The Treasury received an unqualified audit report on the 2009-10 financial statements from the Australian National Audit Office. These statements can be found in Part 4.
The Treasury ended 2009-10 with a surplus of $5.5 million, compared to a $3.9 million deficit in 2008-09. Employee expenses increased by $11 million from 2008-09 which was associated with a staffing increase of 71. This was due to additional funding provided in budget measures.
The Treasury’s net asset position increased by $10 million in 2009-10. This is mainly due to an increase in intangible assets of $16 million, mainly due to the Standard Business Reporting asset which was completed late in 2009-10 and was available for use on 1 July 2010, offset by an increase of $6 million in liabilities mainly associated with creditors and employee provisions.
The Treasury has sufficient cash reserves to fund liabilities as and when they fall due.

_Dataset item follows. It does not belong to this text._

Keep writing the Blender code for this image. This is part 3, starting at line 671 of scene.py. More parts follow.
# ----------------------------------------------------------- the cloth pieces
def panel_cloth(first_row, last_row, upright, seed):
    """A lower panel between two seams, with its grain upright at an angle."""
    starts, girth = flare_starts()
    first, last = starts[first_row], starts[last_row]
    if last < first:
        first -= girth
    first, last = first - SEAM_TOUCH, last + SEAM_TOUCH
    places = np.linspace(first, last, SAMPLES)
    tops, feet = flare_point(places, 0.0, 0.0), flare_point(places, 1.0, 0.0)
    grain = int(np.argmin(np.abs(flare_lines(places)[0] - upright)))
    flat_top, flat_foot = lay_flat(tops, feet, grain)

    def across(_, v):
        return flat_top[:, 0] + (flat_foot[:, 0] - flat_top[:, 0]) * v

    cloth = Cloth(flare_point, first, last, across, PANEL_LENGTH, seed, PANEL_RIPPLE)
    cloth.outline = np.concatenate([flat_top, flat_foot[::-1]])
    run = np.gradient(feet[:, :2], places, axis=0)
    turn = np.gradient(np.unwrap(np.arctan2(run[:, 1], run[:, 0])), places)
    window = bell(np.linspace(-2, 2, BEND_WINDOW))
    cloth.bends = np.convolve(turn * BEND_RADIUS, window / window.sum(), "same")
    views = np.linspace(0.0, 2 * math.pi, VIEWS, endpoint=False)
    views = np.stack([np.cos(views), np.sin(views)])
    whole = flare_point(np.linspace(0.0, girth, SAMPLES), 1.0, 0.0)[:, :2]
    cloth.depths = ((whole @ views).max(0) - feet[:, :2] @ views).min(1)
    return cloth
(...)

The Treasury incurred $88 billion in administered expenses in 2009-10 compared to $54 billion in 2008-09. The $34 billion increase predominantly relates to additional payments to the States and Territories that the Treasury provides under the Intergovernmental Agreement on Federal Financial Relations which were implemented progressively from 1 January 2009.
The Treasury’s administered net assets reduced by $10 billion in 2009-10. This is mainly due to a decrease in the value of financial asset investments and an increase in payables due to Australia’s International Monetary Fund Special Drawing Rights allocation.